Several years ago the owner of a large construction company invited my husband and his friend/work associate to their annual Christmas party. My husband and his friend had been involved in some projects with this company, and though the company did great work, they were sort of notorious for having a rather rough and tumble crew. My husband’s friend, well aware of the crew’s reputation for being a bit rough around the edges, asked the owner;
“So what’s the proper attire to wear to your Christmas party?”
“Boxing gloves!” Replied the owner without missing a beat.
There are all sorts of people with all sorts of personalities, and that’s wonderful; it makes for a fantastically interesting world. But when conflict arises, differing personalities can bring real challenges to conflict resolution. Some people seem to thrive when faced with confrontation. Others, (like myself years ago), find confrontation to be very, very intimidating.
Conflict Resolution In Marriage
When my husband and I first got married, I thought that conflict ended relationships and had to be avoided at all cost. My way of dealing with difficult situations was to quietly get upset, walk away and cry about it in private. Later, when I had my emotions under control, I would reappear and pretend nothing was wrong and wait for whatever bothered me to blow over by itself.

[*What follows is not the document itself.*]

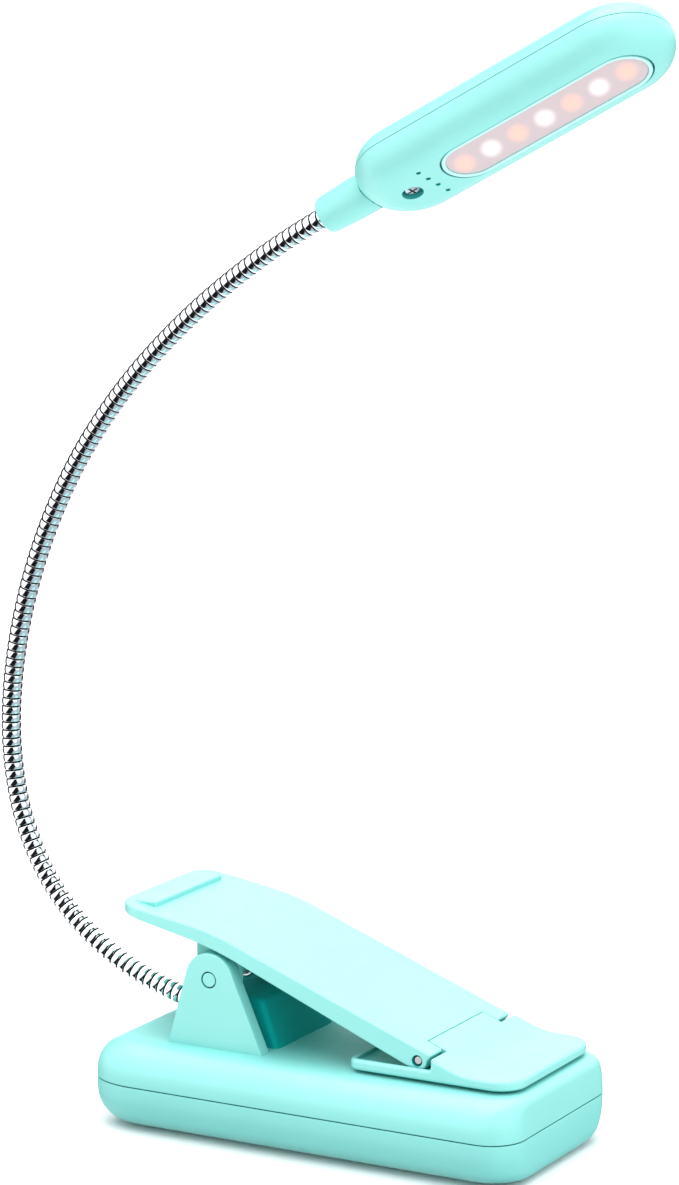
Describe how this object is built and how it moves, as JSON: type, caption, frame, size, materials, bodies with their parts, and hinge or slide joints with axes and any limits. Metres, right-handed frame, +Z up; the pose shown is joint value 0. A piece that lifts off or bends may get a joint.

When we had our first real argument, initially I clammed up and started crying. The more my husband tried to get me to talk to him, the more I cried. Eventually when I did start talking, I asked him if he now really regretted marrying me.
He was completely stunned.
“Just because I’m really angry right now, doesn’t mean I love you any less! I love you enough and I care enough about our relationship to not leave things unresolved.”
It was my turn to be stunned. It took some time to process what he was saying. Avoiding conflict undermined our relationship. If there were unresolved issues between us, they weren’t magically going to disappear.
Over the years, my husband and I have read several relationship books. We found John Gottman’s book, Why Marriages Succeed or Fail, And How You Can Make Yours Last, quite interesting. In it, the author states that there are three conflict resolution styles that couples in stable marriages tend to follow;
- Validating; where compromise and calm collective negotiations are the means to problem solving. The author stated that these types of couples have more of a team spirit, and have ‘conferences’ where they can sit down together and calmly find solutions to problems.
- Volatile; where things can get loud, and passionate arguments are commonplace. More so than the others, in these relationships both partners regard each other as equals, and believe that marriage should strengthen their individuality. They are very open with their feelings, both positive and negative, which can lead to a very exciting, yet tumultuous relationship.
- Conflict Avoidance; where couples rarely confront their problems, agreeing to disagree in order to keep the peace. They never sweat the small stuff, and would rather make light of their differences than resolve them. The author stated that many such couples spend time alone when tensions rise, choosing something like solo jogging rather than confrontation.
The author states that through years of counselling and research, he’s seen marriages successfully stay together using each conflict resolution style.
Early in my own marriage however, we didn’t fit into any of his specific categories, but were a mish mash of all three. My husband leaned towards the validating style, but with a good pinch of passion when something big arose, especially if things started getting swept under the carpet.
In smooth relational waters, I too found myself happy and at ease within the validating style, as long as the issues were small and simple. But when something big arose, or something bothered me that could potentially create problems, I would avoid conflict at all cost. Real conflict terrified me.
After stunning my husband in the earlier confrontation, he said this;
“Look, if there’s something that’s bothering me, it’s going to come out, one way or another. If we don’t talk about it, then it’s going to be in my head, grinding around for days and weeks, and it may grow into something bigger than it really is.”
“Leaving things unresolved can lead to resentment, anger, fear, or at the very least, anxiety. That kind of negative stuff is going to have an effect on my day to day behavior and how I interact with you. If you’re honest, I think you’ll agree that the same can be said for yourself.”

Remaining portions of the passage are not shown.